### [DATA EXCERPT]
---+---
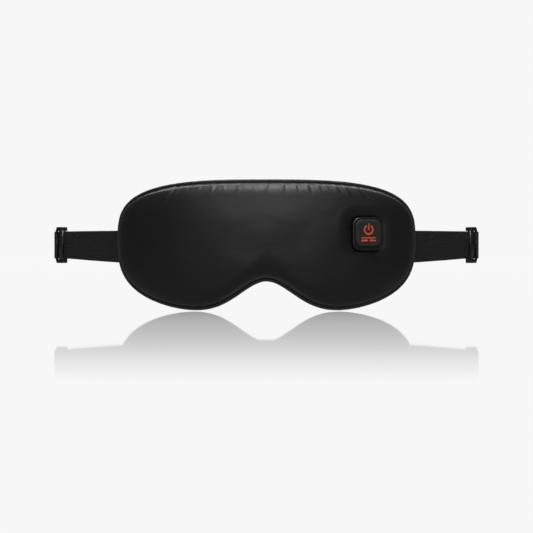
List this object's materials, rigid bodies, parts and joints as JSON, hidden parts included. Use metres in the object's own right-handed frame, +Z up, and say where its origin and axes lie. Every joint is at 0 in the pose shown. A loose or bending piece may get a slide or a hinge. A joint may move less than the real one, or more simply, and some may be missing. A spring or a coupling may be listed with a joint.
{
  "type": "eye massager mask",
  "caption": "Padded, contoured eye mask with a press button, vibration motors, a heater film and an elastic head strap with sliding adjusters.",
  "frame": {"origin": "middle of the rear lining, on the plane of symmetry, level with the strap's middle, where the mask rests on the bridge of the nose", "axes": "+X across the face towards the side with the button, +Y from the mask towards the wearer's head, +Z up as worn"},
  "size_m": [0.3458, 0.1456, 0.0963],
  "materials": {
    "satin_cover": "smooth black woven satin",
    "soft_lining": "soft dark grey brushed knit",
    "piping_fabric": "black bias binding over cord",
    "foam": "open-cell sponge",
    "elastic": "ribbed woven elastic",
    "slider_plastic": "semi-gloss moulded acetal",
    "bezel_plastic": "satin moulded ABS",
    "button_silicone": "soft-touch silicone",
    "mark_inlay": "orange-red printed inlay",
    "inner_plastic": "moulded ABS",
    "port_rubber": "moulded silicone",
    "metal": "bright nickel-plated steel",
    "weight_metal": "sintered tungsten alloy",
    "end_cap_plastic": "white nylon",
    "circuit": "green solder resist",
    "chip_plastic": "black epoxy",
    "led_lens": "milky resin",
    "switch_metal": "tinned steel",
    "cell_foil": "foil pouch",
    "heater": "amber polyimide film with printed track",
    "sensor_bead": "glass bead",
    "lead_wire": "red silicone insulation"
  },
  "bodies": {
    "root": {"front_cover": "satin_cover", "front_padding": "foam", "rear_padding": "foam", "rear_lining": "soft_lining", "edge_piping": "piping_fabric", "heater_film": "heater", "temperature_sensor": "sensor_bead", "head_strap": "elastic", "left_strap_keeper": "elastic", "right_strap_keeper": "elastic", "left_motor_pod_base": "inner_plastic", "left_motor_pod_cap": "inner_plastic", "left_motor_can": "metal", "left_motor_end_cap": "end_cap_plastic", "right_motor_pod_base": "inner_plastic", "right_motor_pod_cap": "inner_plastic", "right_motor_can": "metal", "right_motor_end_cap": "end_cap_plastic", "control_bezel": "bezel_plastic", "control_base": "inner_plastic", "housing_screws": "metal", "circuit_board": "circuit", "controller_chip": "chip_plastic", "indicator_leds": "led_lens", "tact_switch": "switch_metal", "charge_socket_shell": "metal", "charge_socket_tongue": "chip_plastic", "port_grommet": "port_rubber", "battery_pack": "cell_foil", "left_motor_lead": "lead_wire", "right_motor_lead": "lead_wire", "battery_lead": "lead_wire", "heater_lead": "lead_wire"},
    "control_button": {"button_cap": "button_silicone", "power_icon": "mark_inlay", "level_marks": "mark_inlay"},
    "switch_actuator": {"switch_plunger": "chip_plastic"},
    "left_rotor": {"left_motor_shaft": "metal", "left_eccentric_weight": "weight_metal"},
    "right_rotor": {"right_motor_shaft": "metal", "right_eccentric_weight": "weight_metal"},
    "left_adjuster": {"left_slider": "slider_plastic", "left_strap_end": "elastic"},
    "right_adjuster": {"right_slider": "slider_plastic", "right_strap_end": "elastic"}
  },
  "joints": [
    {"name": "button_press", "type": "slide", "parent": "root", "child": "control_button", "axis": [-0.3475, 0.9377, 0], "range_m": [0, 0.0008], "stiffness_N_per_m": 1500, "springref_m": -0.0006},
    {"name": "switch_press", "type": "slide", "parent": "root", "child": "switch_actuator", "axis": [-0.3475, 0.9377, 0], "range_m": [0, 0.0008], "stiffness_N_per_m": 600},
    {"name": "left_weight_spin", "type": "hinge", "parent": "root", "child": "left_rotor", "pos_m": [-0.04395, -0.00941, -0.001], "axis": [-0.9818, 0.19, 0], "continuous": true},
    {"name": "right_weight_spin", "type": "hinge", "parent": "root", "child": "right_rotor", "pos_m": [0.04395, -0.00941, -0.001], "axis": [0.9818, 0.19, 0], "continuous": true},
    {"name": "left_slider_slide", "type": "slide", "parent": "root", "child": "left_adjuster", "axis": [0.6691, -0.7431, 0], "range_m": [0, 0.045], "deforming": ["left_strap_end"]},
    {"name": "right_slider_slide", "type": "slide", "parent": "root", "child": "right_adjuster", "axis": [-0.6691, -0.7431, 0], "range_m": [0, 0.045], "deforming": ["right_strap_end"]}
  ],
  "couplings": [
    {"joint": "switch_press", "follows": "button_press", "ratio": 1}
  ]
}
---+---
### [TASK BRIEF]
Work out the count of lines containing the word "materials", then write only that count.

### [TASK RESULT]
2